As the years passed, my suspicions were confirmed. He shared a Pulitzer for his work at the Post, reported a stunning series on AIDS patients in DC, got recruited to New York by Arianna Huffington, and wrote a great profile of Mark Zuckerberg for the New Yorker.  Today, in the New York Times and on ABC News, he has gone public with a secret: All of these accomplishments were technical violations of the law. Vargas, all along, was an undocumented immigrant, working illegally after being sent to the country by his mother at the age of 12.

This Sunday, the Times will publish a first-person account of his story. An excerpt:

One day when I was 16, I rode my bike to the nearby D.M.V. office to get my driver’s permit. Some of my friends already had their licenses, so I figured it was time. But when I handed the clerk my green card as proof of U.S. residency, she flipped it around, examining it. “This is fake,” she whispered. “Don’t come back here again.”

Confused and scared, I pedaled home and confronted Lolo. I remember him sitting in the garage, cutting coupons. I dropped my bike and ran over to him, showing him the green card. “Peke ba ito?” I asked in Tagalog. (“Is this fake?”) My grandparents were naturalized American citizens — he worked as a security guard, she as a food server — and they had begun supporting my mother and me financially when I was 3, after my father’s wandering eye and inability to properly provide for us led to my parents’ separation. Lolo was a proud man, and I saw the shame on his face as he told me he purchased the card, along with other fake documents, for me. “Don’t show it to other people,” he warned.

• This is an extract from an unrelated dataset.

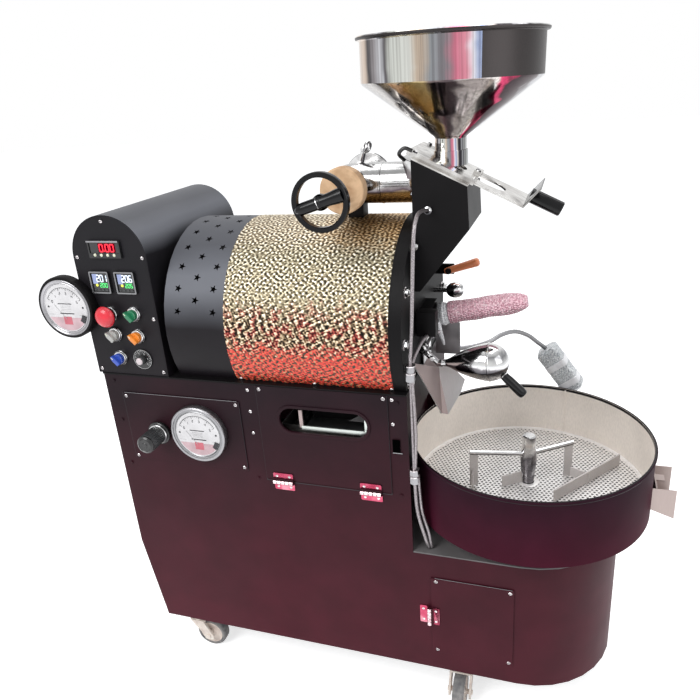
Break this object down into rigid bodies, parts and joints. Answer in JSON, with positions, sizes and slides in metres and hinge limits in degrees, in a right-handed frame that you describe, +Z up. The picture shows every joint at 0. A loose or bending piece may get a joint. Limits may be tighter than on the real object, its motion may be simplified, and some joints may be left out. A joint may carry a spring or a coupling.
{
  "type": "gas coffee roaster",
  "caption": "Floor-standing gas drum coffee roaster: castored cabinet, control box, feed hopper, damper, sampler, discharge door and stirred round cooling bin.",
  "frame": {"origin": "centre of the machine's bounding box on the floor, under the castors' lowest points", "axes": "+X along the machine from the control box to the cooling bin, +Y from front to back, +Z up"},
  "size_m": [1.19, 0.4976, 1.287],
  "materials": {
    "cabinet_paint": "satin powder coat with a faint purple cast",
    "box_paint": "satin black",
    "frame_paint": "matt",
    "dial_white": "matt white dial in a dark case",
    "dark_cast": "matt",
    "black_plastic": "satin",
    "red_plastic": "gloss",
    "green_plastic": "gloss",
    "grey_plastic": "satin",
    "orange_plastic": "gloss",
    "blue_plastic": "gloss",
    "hammered_steel": "hammered, gold to red tint",
    "drum_steel": "dark",
    "stainless": "polished",
    "chrome_steel": "mirror",
    "wood_disc": "plain",
    "orange_wood": "varnished",
    "pink_plastic": "wrinkled clear film over the grip",
    "lamp_metal": "braided",
    "castor_paint": "satin cream",
    "castor_tyre": "matt"
  },
  "bodies": {
    "machine": {"cabinet_shell": "cabinet_paint", "table_plate": "cabinet_paint", "shelf_plate": "cabinet_paint", "base_frame": "frame_paint", "gauge_panel": "cabinet_paint", "draft_gauge": "dial_white", "gas_regulator": "dark_cast", "control_box": "box_paint", "control_panel": "box_paint", "timer_display": "black_plastic", "temp_controller_left": "black_plastic", "temp_controller_right": "black_plastic", "side_gauge": "dial_white", "drive_guard": "box_paint", "drum_cover": "hammered_steel", "rear_plate": "dark_cast", "face_plate": "dark_cast", "drive_chain": "drum_steel", "drive_motor": "dark_cast", "burner": "stainless", "feed_chute": "box_paint", "gate_housing": "stainless", "hopper": "stainless", "exhaust_duct": "stainless", "insulating_disc": "wood_disc", "discharge_spout": "stainless", "work_lamp": "lamp_metal", "sensor_leads": "lamp_metal", "bin_wall": "box_paint", "bin_floor": "stainless", "bin_outlet": "stainless", "stirrer_motor": "dark_cast", "cooling_fan": "dark_cast"},
    "regulator_knob": {"regulator_knob": "black_plastic"},
    "access_door": {"access_door": "cabinet_paint"},
    "lower_door": {"lower_door": "cabinet_paint"},
    "estop_button": {"estop_button": "red_plastic"},
    "selector_green": {"selector_green": "green_plastic"},
    "selector_grey": {"selector_grey": "grey_plastic"},
    "selector_orange": {"selector_orange": "orange_plastic"},
    "selector_blue": {"selector_blue": "blue_plastic"},
    "speed_knob": {"speed_knob": "grey_plastic"},
    "drum": {"roasting_drum": "drum_steel"},
    "motor_sprocket": {"motor_sprocket": "drum_steel"},
    "hopper_gate": {"hopper_gate": "stainless"},
    "damper": {"damper_wheel": "black_plastic"},
    "sampler": {"sampler": "pink_plastic"},
    "discharge_door": {"discharge_door": "chrome_steel"},
    "side_lever": {"side_lever": "orange_wood"},
    "latch_knob": {"latch_knob": "chrome_steel"},
    "stirrer": {"stirrer": "chrome_steel"},
    "bin_gate": {"bin_gate": "stainless"},
    "fork_front_left": {"castor_fork_front_left": "castor_paint"},
    "wheel_front_left": {"castor_wheel_front_left": "castor_tyre"},
    "fork_front_right": {"castor_fork_front_right": "castor_paint"},
    "wheel_front_right": {"castor_wheel_front_right": "castor_tyre"},
    "fork_rear_left": {"castor_fork_rear_left": "castor_paint"},
    "wheel_rear_left": {"castor_wheel_rear_left": "castor_tyre"},
    "fork_rear_right": {"castor_fork_rear_right": "castor_paint"},
    "wheel_rear_right": {"castor_wheel_rear_right": "castor_tyre"}
  },
  "joints": [
    {"name": "regulator_turn", "type": "hinge", "parent": "machine", "child": "regulator_knob", "pos_m": [-0.382, -0.19425, 0.596], "axis": [0, -1, 0], "range_deg": [-270, 270]},
    {"name": "access_door_hinge", "type": "hinge", "parent": "machine", "child": "access_door", "pos_m": [-0.029, -0.20075, 0.511], "axis": [1, 0, 0], "range_deg": [0, 100]},
    {"name": "lower_door_hinge", "type": "hinge", "parent": "machine", "child": "lower_door", "pos_m": [0.162, -0.20075, 0.239], "axis": [0, 0, -1], "range_deg": [0, 110]},
    {"name": "estop_press", "type": "slide", "parent": "machine", "child": "estop_button", "axis": [0, 1, 0], "range_m": [0, 0.004], "stiffness_N_per_m": 300},
    {"name": "selector_green_turn", "type": "hinge", "parent": "machine", "child": "selector_green", "pos_m": [-0.392, -0.19425, 0.847], "axis": [0, -1, 0], "range_deg": [-90, 0]},
    {"name": "selector_grey_turn", "type": "hinge", "parent": "machine", "child": "selector_grey", "pos_m": [-0.443, -0.19425, 0.804], "axis": [0, -1, 0], "range_deg": [-90, 0]},
    {"name": "selector_orange_turn", "type": "hinge", "parent": "machine", "child": "selector_orange", "pos_m": [-0.392, -0.19425, 0.802], "axis": [0, -1, 0], "range_deg": [-90, 0]},
    {"name": "selector_blue_turn", "type": "hinge", "parent": "machine", "child": "selector_blue", "pos_m": [-0.442, -0.19425, 0.755], "axis": [0, -1, 0], "range_deg": [-90, 0]},
    {"name": "speed_turn", "type": "hinge", "parent": "machine", "child": "speed_knob", "pos_m": [-0.392, -0.19425, 0.754], "axis": [0, -1, 0], "range_deg": [-135, 135]},
    {"name": "drum_spin", "type": "hinge", "parent": "machine", "child": "drum", "pos_m": [-0.044, -0.01925, 0.81], "axis": [1, 0, 0], "continuous": true},
    {"name": "motor_spin", "type": "hinge", "parent": "machine", "child": "motor_sprocket", "pos_m": [-0.258, -0.01925, 0.56], "axis": [1, 0, 0], "continuous": true},
    {"name": "gate_slide", "type": "slide", "parent": "machine", "child": "hopper_gate", "axis": [0.8963, 0, -0.4433], "range_m": [-0.073, 0]},
    {"name": "damper_turn", "type": "hinge", "parent": "machine", "child": "damper", "pos_m": [0.011, -0.19425, 1.054], "axis": [0, -1, 0], "range_deg": [-90, 0]},
    {"name": "sampler_slide", "type": "slide", "parent": "machine", "child": "sampler", "axis": [0.982, 0, 0.1889], "range_m": [0, 0.1]},
    {"name": "discharge_door_swing", "type": "hinge", "parent": "machine", "child": "discharge_door", "pos_m": [0.1373, -0.05425, 0.758], "axis": [0, -1, 0], "range_deg": [0, 55]},
    {"name": "side_lever_swing", "type": "hinge", "parent": "machine", "child": "side_lever", "pos_m": [0.161, 0.07375, 0.866], "axis": [0, -1, 0], "range_deg": [-28, 25]},
    {"name": "latch_turn", "type": "hinge", "parent": "machine", "child": "latch_knob", "pos_m": [0.1313, 0.06775, 0.828], "axis": [1, 0, 0], "range_deg": [-180, 180]},
    {"name": "stirrer_spin", "type": "hinge", "parent": "machine", "child": "stirrer", "pos_m": [0.331, -0.01925, 0.5], "axis": [0, 0, 1], "continuous": true},
    {"name": "bin_gate_lift", "type": "slide", "parent": "machine", "child": "bin_gate", "axis": [0, 0, 1], "range_m": [0, 0.04]},
    {"name": "swivel_front_left", "type": "hinge", "parent": "machine", "child": "fork_front_left", "pos_m": [-0.402, -0.15625, 0.08], "axis": [0, 0, 1], "continuous": true},
    {"name": "roll_front_left", "type": "hinge", "parent": "fork_front_left", "child": "wheel_front_left", "pos_m": [-0.376, -0.15625, 0.037], "axis": [0, 1, 0], "continuous": true},
    {"name": "swivel_front_right", "type": "hinge", "parent": "machine", "child": "fork_front_right", "pos_m": [0.218, -0.15625, 0.08], "axis": [0, 0, 1], "continuous": true},
    {"name": "roll_front_right", "type": "hinge", "parent": "fork_front_right", "child": "wheel_front_right", "pos_m": [0.218, -0.18225, 0.037], "axis": [1, 0, 0], "continuous": true},
    {"name": "swivel_rear_left", "type": "hinge", "parent": "machine", "child": "fork_rear_left", "pos_m": [-0.402, 0.09575, 0.08], "axis": [0, 0, 1], "continuous": true},
    {"name": "roll_rear_left", "type": "hinge", "parent": "fork_rear_left", "child": "wheel_rear_left", "pos_m": [-0.376, 0.09575, 0.037], "axis": [0, 1, 0], "continuous": true},
    {"name": "swivel_rear_right", "type": "hinge", "parent": "machine", "child": "fork_rear_right", "pos_m": [0.366, 0.09575, 0.08], "axis": [0, 0, 1], "continuous": true},
    {"name": "roll_rear_right", "type": "hinge", "parent": "fork_rear_right", "child": "wheel_rear_right", "pos_m": [0.392, 0.09575, 0.037], "axis": [0, 1, 0], "continuous": true}
  ],
  "couplings": [
    {"joint": "motor_spin", "follows": "drum_spin", "ratio": 2}
  ]
}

Vargas has decided to add his personal story to a political cause, the passage of the DREAM ACT, an unusual position for a professional journalist in our current age. He has launched a website,, as his vehicle. “You can call me whatever you want to call me, but I am an American,” he tells ABC News. “No one can take that away from me. No, no one can.”

But then, what made Vargas’ work at the Post so good was that it drew heavily on traditions of journalism that rarely make their way into broadsheets or network broadcasts. His was a far more literary undertaking, in the tradition of the greatest American writers of fact, people like Joan Didion and James Baldwin. So the first thing I thought of when I saw the Vargas announcement this morning was a passage from Baldwin, which I know Vargas has read many times.

I don’t like people who like me because I’m a Negro; neither do I like people who find in the same accident grounds for contempt. I love America more than any other country in the world, and, exactly for this reason, I insist on the right to criticize her perpetually. I think all theories are suspect, that the finest principles may have to be modified, or may even be pulverized by the demands of life, and that one must find, therefore, one’s own moral center and move through the world hoping that this center will guide one aright. I consider that I have many responsibilities, but none greater than this: to last, as Hemingway says, and get my work done.
 I want to be an honest man and a good writer.

The Baldwin tradition is the one Vargas has chosen. And now that the accident of birth has again become a great American political controversy, I eagerly await whatever he writes next.